What are the specific requirements contained in the Conduct Standard?

Firstly, regarding the product rules itself, the insurer should use a formulaic approach to bonuses. This formula needs to be disclosed and there is a limit to how much an insurer may deviate from the stated bonus formula.

The Conduct Standard further requires disclosure of:

  • Charges in respect of guarantees provided and other costs
  • When and how non-vested bonuses (if applicable) can be removed
  • When and how shareholder capital will be provided to maintain the financial soundness of the portfolio
  • Minimum and maximum funding levels beyond which remedial action is required
  • Management actions taken by the insurer to reduce risk.

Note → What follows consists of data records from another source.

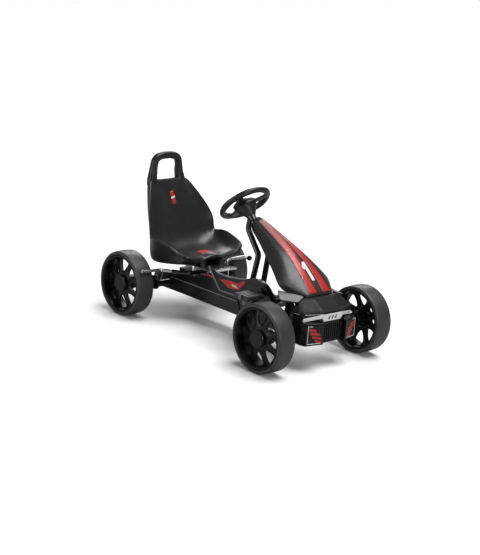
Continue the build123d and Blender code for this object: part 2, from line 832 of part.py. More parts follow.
# ---------------------------------------------------------------- seat
SEAT_RIM = ((186, 281), (214, 289), (256, 299), (298, 309), (332, 309), (360, 300))
SEAT_BACK_FRONT = ((368, 326), (373, 356), (396, 398), (449, 470), (474, 500))
SEAT_BACK_REAR = ((508, 500), (485, 463), (458, 430), (427, 392), (394, 350), (377, 290), (374, 236))


def make_seat_rail():
    """Square rail along the kart on two posts, with a boss for the chain case."""
    with BuildPart() as rail:
        with BuildSketch(front_plane(BEAM_REAR)):
            with Locations((0, (RAIL_BOTTOM + RAIL_TOP) / 2)):
                Rectangle(2 * RAIL_HALF, RAIL_TOP - RAIL_BOTTOM)
                Rectangle(2 * (RAIL_HALF - WALL), RAIL_TOP - RAIL_BOTTOM - 2 * WALL, mode=Mode.SUBTRACT)
        extrude(amount=BEAM_REAR - 60)
        for y in (84, 327):
            with BuildSketch(Plane.XY.offset(BEAM_TOP)):
                with Locations((0, y)):
                    Rectangle(30, 22)
            extrude(amount=RAIL_BOTTOM - BEAM_TOP)
        with BuildSketch(side_plane(CHAIN_X + CASE_HALF)):
            with Locations((327, 124)):
                Circle(6)
        extrude(amount=-(CHAIN_X + CASE_HALF) - 10)
    return rail.part


def make_seat_bracket():
    """Top plate and two feet that slide along the rail, leaving room for the brake bar."""
    with BuildPart() as bracket:
        with BuildSketch(Plane.XY.offset(BRACKET_Z)):
            with Locations((0, 205)):
                RectangleRounded(130, 210, 12)
        extrude(amount=4)
        for y in (125, 285):
            for side in (-1, 1):
                with BuildSketch(Plane.XY.offset(RAIL_BOTTOM + 2)):
                    with Locations((side * (RAIL_HALF + 2.6), y)):
                        Rectangle(4, 40)
                extrude(amount=BRACKET_Z - RAIL_BOTTOM - 2)
            with BuildSketch(Plane.XY.offset(RAIL_TOP + 0.5)):
                with Locations((0, y)):
                    Rectangle(2 * RAIL_HALF + 6, 40)
            extrude(amount=4)
    return bracket.part


def make_lock_knob():
    """Star knob whose screw clamps the bracket to the rail on the kart's left."""
    with BuildPart() as knob:
        add(cross_cylinder(RAIL_HALF + 4.7, 44, 125, 190, 12))
        with BuildSketch(side_plane(44)):
            with Locations((125, 190)):
                Circle(15)
                with PolarLocations(16, 6):
                    Circle(4, mode=Mode.SUBTRACT)
        extrude(amount=14)
    return knob.part


def make_seat():
    """Bucket seat: pan, back, two side walls, four bosses and the handle, in one moulding."""
    with BuildPart() as seat:
        # pan and back, as one bent band seen from the side
        with BuildSketch(side_plane(-150)):
            Polygon((160, 244), (160, 258), (182, 264), (230, 267), (300, 254), (342, 264), (378, 320),
                    (478, 500), (506, 500), (402, 318), (364, 248), (305, 240), (182, 246), align=None)
        extrude(amount=300)
        # trim the back to its outline seen from the front
        with BuildSketch(front_plane(520)):
            Polygon((-205, 220), (205, 220), (205, 330), (152, 385), (128, 428), (88, 505),
                    (-88, 505), (-128, 428), (-152, 385), (-205, 330), align=None)
        extrude(amount=420, mode=Mode.INTERSECT)
        for side in (-1, 1):
            with BuildSketch(side_plane(side * 150)):
                Polygon((178, 246), *SEAT_RIM, *SEAT_BACK_FRONT, *SEAT_BACK_REAR, (184, 236),
                        align=None)
            extrude(amount=side * 14)
        with BuildSketch(front_plane(520)):
            Polygon((-205, 220), (205, 220), (205, 330), (155, 385), (131, 428), (90, 505),
                    (-90, 505), (-131, 428), (-155, 385), (-205, 330), align=None)
        extrude(amount=420, mode=Mode.INTERSECT)
        with BuildSketch(Plane.XY.offset(BRACKET_Z + 4)):
            with Locations((-45, 180), (45, 180), (-45, 290), (45, 290)):
                Circle(11)
        extrude(amount=32)
        # handle hoop
        with BuildSketch(front_plane(506)):
            with Locations((0, 543)):
                RectangleRounded(164, 124, 50)
            with Locations((0, 482)):
                Rectangle(172, 40)
            with Locations((0, 539)):
                RectangleRounded(80, 78, 32, mode=Mode.SUBTRACT)
        extrude(amount=30)
    return seat.part


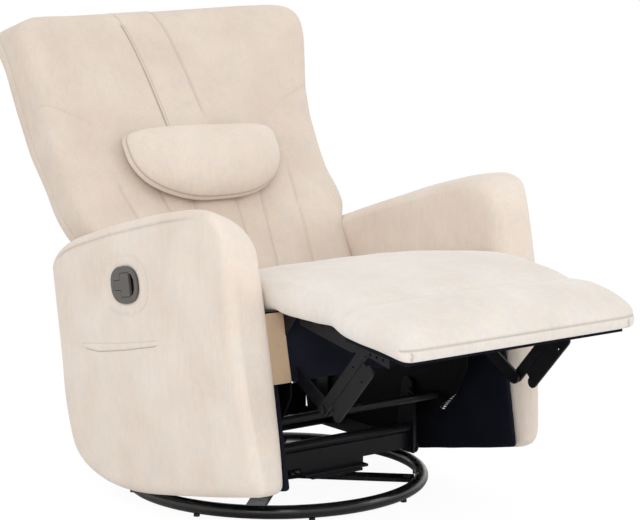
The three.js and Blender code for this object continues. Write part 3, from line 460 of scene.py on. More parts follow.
# %% [markdown]
# The mechanism is powder-coated: a black that is never quite smooth. A fine orange-peel bump
# breaks its highlights, and worn spots are a little paler. The ring is glossier than the links,
# and the side plates are the dullest steel, so one recipe takes roughness and shine as numbers.

# %% Metals and plastics
smoother, rougher = 0.08, 0.14


def coated(name, colour, wear, rough, metallic=0.0, peel=0.12, shine=0.5):
    material, tree, shader = empty_material(name)
    place = tree.nodes.new("ShaderNodeTexCoord").outputs["Object"]
    cloud = noise_of(tree, place, scale=38.0, detail=5.0, rough=0.62)
    scuffs = noise_of(tree, mapped(tree, place, (0.2, 1, 1)), scale=160.0, detail=3.0)
    cloudy = ranged(tree, cloud, low=0.52, high=0.8)
    scuffed = ranged(tree, scuffs, low=0.5, high=0.8)
    worn = combined(tree, "MULTIPLY", cloudy, scuffed)
    tree.links.new(mixed(tree, worn, colour, wear), shader.inputs["Base Color"])
    dulled = ranged(tree, cloud, 0.3, 0.8, rough - smoother, rough + rougher)
    tree.links.new(dulled, shader.inputs["Roughness"])
    shader.inputs["Metallic"].default_value = metallic
    shader.inputs["Specular IOR Level"].default_value = shine
    peel_height = noise_of(tree, place, scale=1100.0, detail=2.0)
    bumped(tree, shader, peel_height, strength=peel, distance=0.0004)
    print(name)
    return material


black_coat = coated(
    "black_powder_coat",
    colour=(0.006, 0.006, 0.008, 1),
    wear=(0.03, 0.03, 0.033, 1),
    rough=0.34,
    shine=0.2,
)
ring_coat = coated(
    "ring_gloss_coat",
    colour=(0.008, 0.008, 0.009, 1),
    wear=(0.05, 0.05, 0.055, 1),
    rough=0.2,
    peel=0.05,
)
plate_coat = coated(
    "side_plate_coat",
    colour=(0.003, 0.003, 0.004, 1),
    wear=(0.012, 0.012, 0.014, 1),
    rough=0.5,
    shine=0.08,
)
link_coat = coated(
    "link_steel",
    colour=(0.009, 0.009, 0.011, 1),
    wear=(0.03, 0.03, 0.033, 1),
    rough=0.44,
    shine=0.16,
)
spring_steel = coated(
    "spring_steel",
    colour=(0.55, 0.56, 0.58, 1),
    wear=(0.3, 0.29, 0.28, 1),
    rough=0.25,
    metallic=1.0,
)
handle_plastic = coated(
    "handle_plastic",
    colour=(0.098, 0.086, 0.078, 1),
    wear=(0.14, 0.125, 0.115, 1),
    rough=0.45,
)
foot_rubber = coated(
    "foot_rubber",
    colour=(0.02, 0.02, 0.021, 1),
    wear=(0.05, 0.05, 0.05, 1),
    rough=0.6,
)

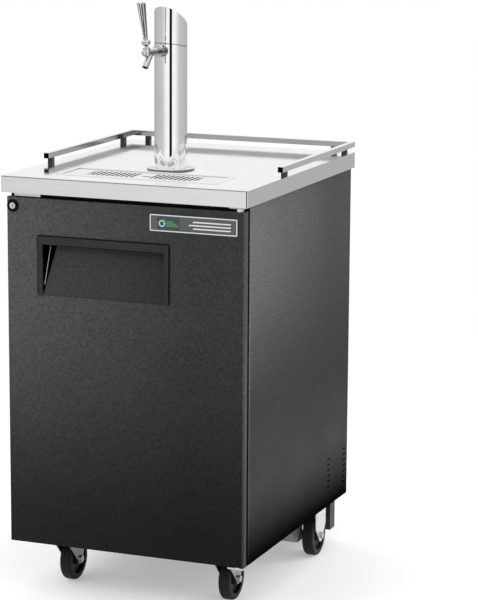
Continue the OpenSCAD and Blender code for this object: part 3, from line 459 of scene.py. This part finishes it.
def trim_frame(name, x0, x1, z0, z1):
    """moulded black surround: fine grain, with painted shadow along its outer edges and along the lower edge
    of its top bar
    """
    t = Tree(name)
    x, _, z = t.axes()
    fine = t.noise(900.0, 3.0)
    broad = t.noise(14.0, 3.0)
    far = t.math("ABSOLUTE", t.math("SUBTRACT", x, (x0 + x1) / 2))
    edge = t.math("MAXIMUM", t.span(far, (x1 - x0) / 2 - 0.0022, (x1 - x0) / 2 - 0.0012, 0.0, 1.0),
                  t.span(z, z1 - 0.0026, z1 - 0.0014, 0.0, 1.0))
    inner = t.both(t.near(z, z0, 0.0011), t.span(far, (x1 - x0) / 2 - 0.013, (x1 - x0) / 2 - 0.012, 1.0, 0.0))
    tone = t.mix(t.math("ADD", t.math("MULTIPLY", broad, 0.5), t.math("MULTIPLY", fine, 0.5)),
                 (0.008, 0.008, 0.009), (0.024, 0.024, 0.025))
    t.color(t.mix(t.math("MAXIMUM", edge, inner), tone, (0.0015, 0.0015, 0.0015)))
    t.link(t.math("SUBTRACT", 0.30, t.math("MULTIPLY", t.math("MAXIMUM", edge, inner), 0.28)),
           t.p.inputs["Specular IOR Level"])
    t.rough(t.span(broad, 0.3, 0.7, 0.30, 0.42))
    t.bump(fine, 0.25, 0.0001)
    return t.mat


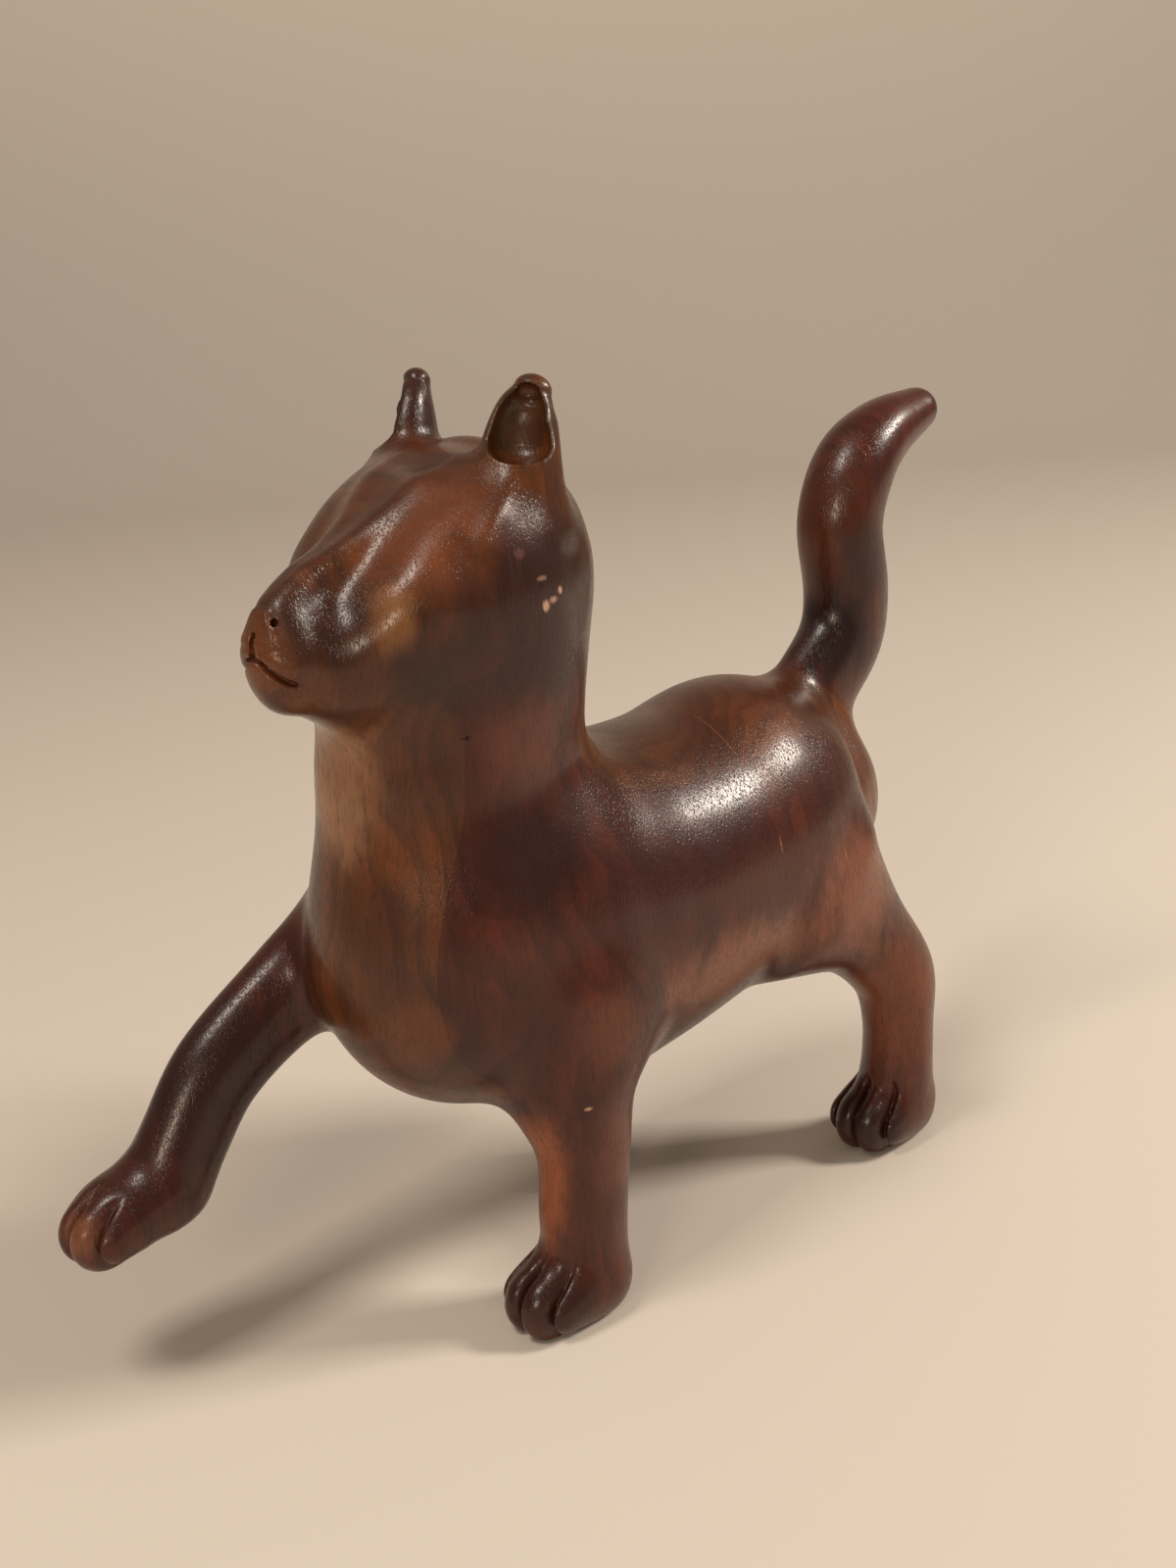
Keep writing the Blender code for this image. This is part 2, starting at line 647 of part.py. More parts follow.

Additionally, the Conduct Standard introduces

  • Limits to the smoothing periods used
  • A maximum long-term funding target
  • Limits to when a market-value adjuster can be applied.

The standard also addresses how we disclose our investment philosophy and strategic asset allocation limits. Material changes to strategic asset allocation will require notification to clients and the regulator.

We were initially concerned about the limitations of this section of the Conduct Standard, in case it would limit our agility to respond to, for example, a market crash, but the regulator has assured us that notifying them does not mean that we necessarily need to wait for a response from them before making changes.

Lastly, the Conduct Standard also contains additional requirements relating to the fair treatment of members. Insurers need to ensure that the communication it provides is accurate, relevant, simple and easy to understand. This last point is no easy task given the different levels of financial education of our member base.

In closing

Sanlam supports the aims of the Conduct Standard and will ensure that the relevant smoothed bonus portfolios comply with the standard. We also believe that the Conduct Standard will give added comfort to retirement fund members who invest in these portfolios.